- What the exercise asks -
Reproduce exactly the lines below, from the first through the one containing "import * as THREE from 'three';", and nothing more.

- Given information -
+===+

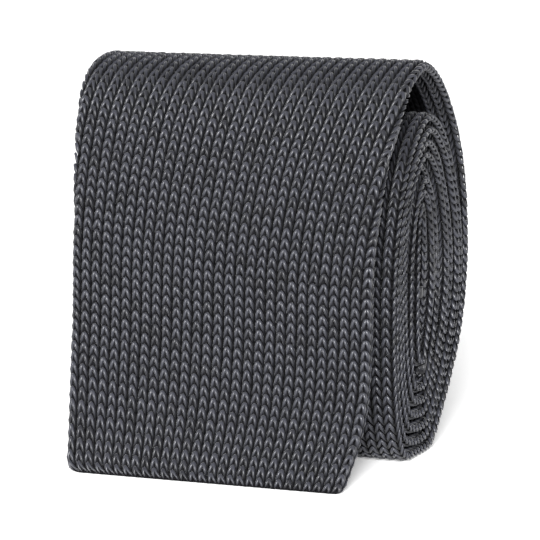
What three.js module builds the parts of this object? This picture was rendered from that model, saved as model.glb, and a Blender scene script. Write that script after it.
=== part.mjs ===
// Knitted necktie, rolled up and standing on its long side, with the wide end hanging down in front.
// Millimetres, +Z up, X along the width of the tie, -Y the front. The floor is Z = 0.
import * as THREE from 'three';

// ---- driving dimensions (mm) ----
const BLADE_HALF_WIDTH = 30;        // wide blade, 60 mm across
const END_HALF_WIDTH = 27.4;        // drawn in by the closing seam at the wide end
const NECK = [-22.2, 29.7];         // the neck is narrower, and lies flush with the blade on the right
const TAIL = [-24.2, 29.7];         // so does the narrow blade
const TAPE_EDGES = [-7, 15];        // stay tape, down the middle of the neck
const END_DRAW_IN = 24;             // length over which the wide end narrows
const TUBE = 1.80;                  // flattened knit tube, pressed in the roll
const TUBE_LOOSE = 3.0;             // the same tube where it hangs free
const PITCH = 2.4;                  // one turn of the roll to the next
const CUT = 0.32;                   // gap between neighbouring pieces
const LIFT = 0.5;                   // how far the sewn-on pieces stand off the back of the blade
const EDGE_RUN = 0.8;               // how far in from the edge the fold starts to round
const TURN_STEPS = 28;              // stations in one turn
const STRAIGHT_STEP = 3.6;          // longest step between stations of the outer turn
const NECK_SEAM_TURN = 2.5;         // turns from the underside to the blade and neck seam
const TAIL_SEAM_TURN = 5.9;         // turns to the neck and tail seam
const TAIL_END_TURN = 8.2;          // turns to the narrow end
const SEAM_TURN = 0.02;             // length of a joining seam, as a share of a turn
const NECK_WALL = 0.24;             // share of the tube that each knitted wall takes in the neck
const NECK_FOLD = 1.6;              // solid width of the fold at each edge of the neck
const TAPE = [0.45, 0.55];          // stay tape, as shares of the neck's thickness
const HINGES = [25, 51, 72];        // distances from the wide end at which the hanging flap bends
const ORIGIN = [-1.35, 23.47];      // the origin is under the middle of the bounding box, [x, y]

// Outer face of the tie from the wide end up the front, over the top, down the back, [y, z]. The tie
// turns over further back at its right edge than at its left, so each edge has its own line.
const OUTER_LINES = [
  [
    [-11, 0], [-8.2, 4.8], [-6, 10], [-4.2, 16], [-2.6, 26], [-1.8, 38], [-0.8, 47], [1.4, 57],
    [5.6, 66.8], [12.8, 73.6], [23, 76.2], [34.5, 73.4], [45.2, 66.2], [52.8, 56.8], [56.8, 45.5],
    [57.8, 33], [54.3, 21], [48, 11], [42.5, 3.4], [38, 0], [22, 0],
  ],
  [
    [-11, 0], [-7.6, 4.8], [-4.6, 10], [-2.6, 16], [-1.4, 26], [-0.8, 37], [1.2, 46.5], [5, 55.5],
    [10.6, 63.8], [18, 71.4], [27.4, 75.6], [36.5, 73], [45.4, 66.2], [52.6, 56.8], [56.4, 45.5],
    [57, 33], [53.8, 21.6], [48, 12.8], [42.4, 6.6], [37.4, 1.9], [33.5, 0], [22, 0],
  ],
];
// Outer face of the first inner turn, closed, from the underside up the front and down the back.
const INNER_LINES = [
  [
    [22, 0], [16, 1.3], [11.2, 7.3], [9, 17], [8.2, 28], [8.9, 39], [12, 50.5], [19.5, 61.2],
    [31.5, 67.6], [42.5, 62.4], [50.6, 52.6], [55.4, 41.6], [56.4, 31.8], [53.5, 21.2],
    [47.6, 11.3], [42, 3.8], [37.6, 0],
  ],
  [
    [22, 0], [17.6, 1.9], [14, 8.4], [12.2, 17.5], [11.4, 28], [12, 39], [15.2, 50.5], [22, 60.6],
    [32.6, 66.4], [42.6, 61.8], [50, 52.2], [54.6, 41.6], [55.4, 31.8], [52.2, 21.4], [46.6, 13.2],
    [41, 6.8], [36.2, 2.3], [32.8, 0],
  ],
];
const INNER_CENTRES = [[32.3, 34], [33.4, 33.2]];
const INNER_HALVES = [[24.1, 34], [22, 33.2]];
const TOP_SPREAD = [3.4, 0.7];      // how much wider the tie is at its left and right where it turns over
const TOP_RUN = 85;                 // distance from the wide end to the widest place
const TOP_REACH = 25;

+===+

- Completed task -
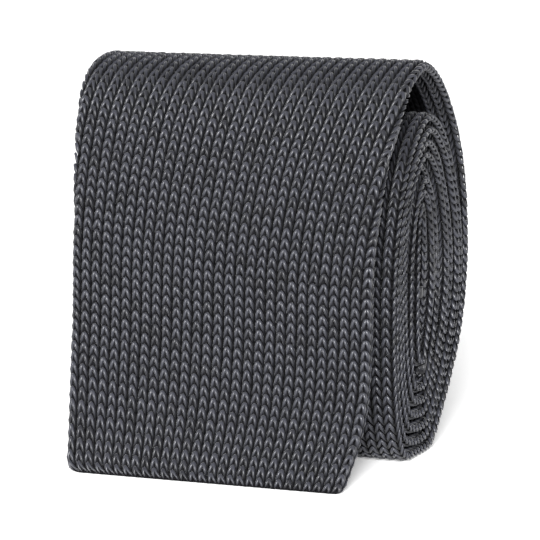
What three.js module builds the parts of this object? This picture was rendered from that model, saved as model.glb, and a Blender scene script. Write that script after it.
=== part.mjs ===
// Knitted necktie, rolled up and standing on its long side, with the wide end hanging down in front.
// Millimetres, +Z up, X along the width of the tie, -Y the front. The floor is Z = 0.
import * as THREE from 'three';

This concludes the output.